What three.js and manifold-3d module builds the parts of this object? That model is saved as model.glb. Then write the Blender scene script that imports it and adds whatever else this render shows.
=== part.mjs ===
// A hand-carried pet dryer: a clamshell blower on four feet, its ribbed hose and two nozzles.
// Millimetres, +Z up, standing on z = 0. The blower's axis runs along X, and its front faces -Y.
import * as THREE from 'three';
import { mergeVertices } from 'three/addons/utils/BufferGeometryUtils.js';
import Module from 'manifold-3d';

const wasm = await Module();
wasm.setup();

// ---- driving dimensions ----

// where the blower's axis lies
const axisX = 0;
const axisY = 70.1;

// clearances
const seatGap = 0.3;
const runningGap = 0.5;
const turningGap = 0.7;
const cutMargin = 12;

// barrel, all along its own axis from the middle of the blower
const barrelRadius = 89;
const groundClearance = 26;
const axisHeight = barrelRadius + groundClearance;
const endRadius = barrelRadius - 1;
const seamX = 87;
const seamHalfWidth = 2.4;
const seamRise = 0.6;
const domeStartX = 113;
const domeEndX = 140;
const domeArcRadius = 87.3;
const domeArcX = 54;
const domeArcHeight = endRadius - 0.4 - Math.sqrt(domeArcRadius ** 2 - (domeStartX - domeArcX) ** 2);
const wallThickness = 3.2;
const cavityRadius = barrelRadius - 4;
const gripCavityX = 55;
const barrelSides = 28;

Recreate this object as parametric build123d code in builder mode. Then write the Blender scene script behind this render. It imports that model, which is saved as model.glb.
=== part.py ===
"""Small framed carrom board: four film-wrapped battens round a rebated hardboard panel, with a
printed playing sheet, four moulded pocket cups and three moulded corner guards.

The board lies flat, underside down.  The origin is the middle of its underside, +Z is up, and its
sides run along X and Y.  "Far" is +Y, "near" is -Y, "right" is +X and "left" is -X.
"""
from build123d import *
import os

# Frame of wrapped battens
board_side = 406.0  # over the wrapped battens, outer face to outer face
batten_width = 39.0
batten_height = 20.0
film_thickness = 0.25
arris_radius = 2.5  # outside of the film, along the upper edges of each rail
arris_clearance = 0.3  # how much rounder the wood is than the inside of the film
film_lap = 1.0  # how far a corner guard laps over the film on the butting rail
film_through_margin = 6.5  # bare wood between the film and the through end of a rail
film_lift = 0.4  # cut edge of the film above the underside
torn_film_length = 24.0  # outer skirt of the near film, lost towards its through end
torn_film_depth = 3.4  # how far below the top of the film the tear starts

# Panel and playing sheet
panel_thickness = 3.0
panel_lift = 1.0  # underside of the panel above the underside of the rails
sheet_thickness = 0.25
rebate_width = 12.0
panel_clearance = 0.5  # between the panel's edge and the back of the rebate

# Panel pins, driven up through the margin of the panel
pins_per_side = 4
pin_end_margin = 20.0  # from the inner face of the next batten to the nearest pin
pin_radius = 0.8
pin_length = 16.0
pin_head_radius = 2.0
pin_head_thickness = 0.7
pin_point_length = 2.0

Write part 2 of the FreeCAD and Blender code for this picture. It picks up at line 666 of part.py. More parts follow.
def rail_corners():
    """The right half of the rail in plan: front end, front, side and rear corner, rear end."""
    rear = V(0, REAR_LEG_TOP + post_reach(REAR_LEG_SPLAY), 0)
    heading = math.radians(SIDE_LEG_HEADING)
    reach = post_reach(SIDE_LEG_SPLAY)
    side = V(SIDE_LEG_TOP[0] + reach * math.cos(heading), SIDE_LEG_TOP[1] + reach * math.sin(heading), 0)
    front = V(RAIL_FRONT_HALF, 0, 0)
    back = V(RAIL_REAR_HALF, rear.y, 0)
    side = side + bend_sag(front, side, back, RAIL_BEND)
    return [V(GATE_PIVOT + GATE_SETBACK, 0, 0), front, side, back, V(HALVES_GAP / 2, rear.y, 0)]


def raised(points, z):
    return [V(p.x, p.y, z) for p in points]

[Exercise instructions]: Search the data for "Then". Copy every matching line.

[Solution for this task]:
What three.js and manifold-3d module builds the parts of this object? That model is saved as model.glb. Then write the Blender scene script that imports it and adds whatever else this render shows.
Recreate this object as parametric build123d code in builder mode. Then write the Blender scene script behind this render. It imports that model, which is saved as model.glb.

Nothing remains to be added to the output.